Jonathan Mitchell, manager of athletics season tickets and group sales
During the 2004 season ticket sales campaign that recently ended, a record 10,505 season tickets to the action on Tubby Raymond Field were sold.

The office also processes requests for season tickets for Fightin’ Blue Hens men’s and women’s basketball games, which are played in the Bob Carpenter Center.

While the pace of season ticket sales in the office located just off the lobby in Delaware Field House can be hectic after a “normal” football season, staffers said that requests for season passes for the 2004 season were almost nonstop.

Jonathan Mitchell, manager of athletics season tickets and group sales, said that keeping up with the demand for postseason tickets grew with each exciting playoff win by the Blue Hens last fall.

“Things got to be kind of overwhelming at times,” Mitchell said. “It really helped a lot that our staff has a great sense of humor and camaraderie.”

Despite the challenge of dealing with deadline pressures during an unforgettable season, Mitchell said that overall the experience was a positive one for him and his staff.

Barbara Fleming, a supervisor in intercollegiate athletics and a 22-year veteran in the season ticket office
“It definitely was an experience, especially when you saw the games and the success that our kids were having both on and off the field,” Mitchell said. “Their success ignited the success we are having now.
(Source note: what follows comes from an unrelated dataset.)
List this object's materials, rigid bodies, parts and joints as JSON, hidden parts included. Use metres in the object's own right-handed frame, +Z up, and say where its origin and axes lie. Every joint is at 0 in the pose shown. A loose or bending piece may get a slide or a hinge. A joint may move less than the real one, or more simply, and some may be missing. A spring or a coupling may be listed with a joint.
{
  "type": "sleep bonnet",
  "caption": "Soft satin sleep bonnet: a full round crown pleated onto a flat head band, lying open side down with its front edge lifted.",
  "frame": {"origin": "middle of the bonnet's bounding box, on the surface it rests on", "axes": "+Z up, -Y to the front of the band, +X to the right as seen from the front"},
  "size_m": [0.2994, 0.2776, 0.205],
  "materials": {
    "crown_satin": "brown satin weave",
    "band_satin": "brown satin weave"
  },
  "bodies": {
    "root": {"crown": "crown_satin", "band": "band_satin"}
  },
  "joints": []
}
It also was very rewarding.”

Mitchell, who comes from a career in sports management that includes stints for arena football teams such as the Macon (Ga.) Knights, the Raleigh (N.C.) Cobras and the Cape Fear Wildcats, handles everything from requests and orders from season ticket holders and group sponsors to preparing audits for UD and the NCAA. He also helped in designing the new look of tickets for the 2004 football season.
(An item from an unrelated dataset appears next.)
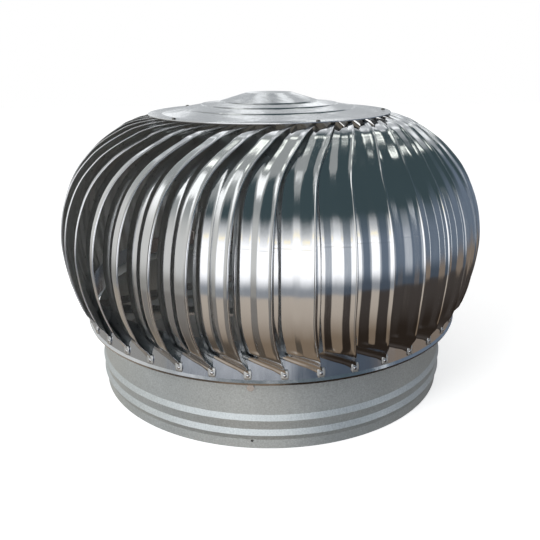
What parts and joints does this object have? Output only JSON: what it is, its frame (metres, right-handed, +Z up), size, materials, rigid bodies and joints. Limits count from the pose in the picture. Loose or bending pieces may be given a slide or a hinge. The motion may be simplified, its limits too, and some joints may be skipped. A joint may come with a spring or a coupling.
{
  "type": "roof turbine ventilator",
  "caption": "Wind-driven roof ventilator: a ring of pressed, twisted vanes under a stepped cap spins on a fixed shaft above a ridged round throat collar.",
  "frame": {"origin": "centre of the collar's bottom edge, on the axis of rotation", "axes": "+Z up along the axis of rotation; -Y towards the front, +X to the right"},
  "size_m": [0.7052, 0.7052, 0.4811],
  "materials": {
    "collar_steel": "dull rolled stainless sheet",
    "rotor_steel": "bright mill finish stainless sheet",
    "cap_steel": "bright spun stainless sheet",
    "skirt_steel": "bright rolled stainless sheet",
    "bracket_steel": "flat stainless bar, mill finish",
    "bolt_steel": "plain stainless fasteners",
    "shaft_steel": "turned bright steel",
    "bearing_steel": "polished bearing steel",
    "housing_steel": "pressed stainless, satin"
  },
  "bodies": {
    "base": {"throat_collar": "collar_steel", "cross_bracket": "bracket_steel", "bracket_bolts": "bolt_steel", "shaft": "shaft_steel", "shaft_nuts": "bolt_steel", "bearing_inner_rings": "bearing_steel"},
    "rotor": {"bearing_outer_rings": "bearing_steel", "bearing_housings": "housing_steel", "skirt_ring": "skirt_steel", "rotor_spider": "bracket_steel", "top_plate": "rotor_steel", "cap": "cap_steel", "vane_01": "rotor_steel", "vane_02": "rotor_steel", "vane_03": "rotor_steel", "vane_04": "rotor_steel", "vane_05": "rotor_steel", "vane_06": "rotor_steel", "vane_07": "rotor_steel", "vane_08": "rotor_steel", "vane_09": "rotor_steel", "vane_10": "rotor_steel", "vane_11": "rotor_steel", "vane_12": "rotor_steel", "vane_13": "rotor_steel", "vane_14": "rotor_steel", "vane_15": "rotor_steel", "vane_16": "rotor_steel", "vane_17": "rotor_steel", "vane_18": "rotor_steel", "vane_19": "rotor_steel", "vane_20": "rotor_steel", "vane_21": "rotor_steel", "vane_22": "rotor_steel", "vane_23": "rotor_steel", "vane_24": "rotor_steel", "vane_25": "rotor_steel", "vane_26": "rotor_steel", "vane_27": "rotor_steel", "vane_28": "rotor_steel", "vane_29": "rotor_steel", "vane_30": "rotor_steel", "vane_31": "rotor_steel", "vane_32": "rotor_steel", "vane_33": "rotor_steel", "vane_34": "rotor_steel", "vane_35": "rotor_steel", "vane_36": "rotor_steel", "vane_37": "rotor_steel", "vane_38": "rotor_steel", "vane_39": "rotor_steel", "vane_40": "rotor_steel"}
  },
  "joints": [
    {"name": "rotor_spin", "type": "hinge", "parent": "base", "child": "rotor", "pos_m": [0, 0, 0.3], "axis": [0, 0, 1], "continuous": true}
  ]
}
Barbara Fleming, a supervisor in intercollegiate athletics and a 22-year veteran in the season ticket office, said that although keeping up with the ever-increasing demand for season tickets has its stressful moments, it also has its share of rewards.

“You have to love your job,” Fleming said. “I like people, and I also like the patrons we have at UD. We are fortunate to have them—they are what keeps us here.”

Teenie Hackney, a part-time worker in the season ticket office for the last 20 years, said that she and her coworkers especially enjoy talking to and meeting the children of former football players who have now become season ticket holders themselves.

“I like seeing the kids of people who played for UD and are UD graduates,” Hackney said. “It shows you what a family-oriented place UD is.”

Mindy Cox (left) and Teenie Hackney, are part-time workers in the season ticket office
In between answering phones, printing tickets and welcoming walk-in visitors to the office that also displays a good deal of UD athletics memorabilia, fellow part-time worker Mindy Cox takes advantage of a momentary break in the action to echo Hackney’s sentiments that helping longtime loyal fans is the best part of working in the season ticket office.

“I like the fast pace and the people I work with,” Cox said. “We are always busy, but we have fun.”

Mitchell, who describes himself as a “people person,” said his favorite thing about working in the season ticket office is the chance to be a part of a rich athletic heritage while helping other people.

“UD fans can hold their own with the fans of any other great university,” Mitchell said. “Since I came here last fall, it has astonished me to be a part of this, and to see what was happening was very rewarding. It is great to know that our office played a role in the Blue Hens’ national championship season.”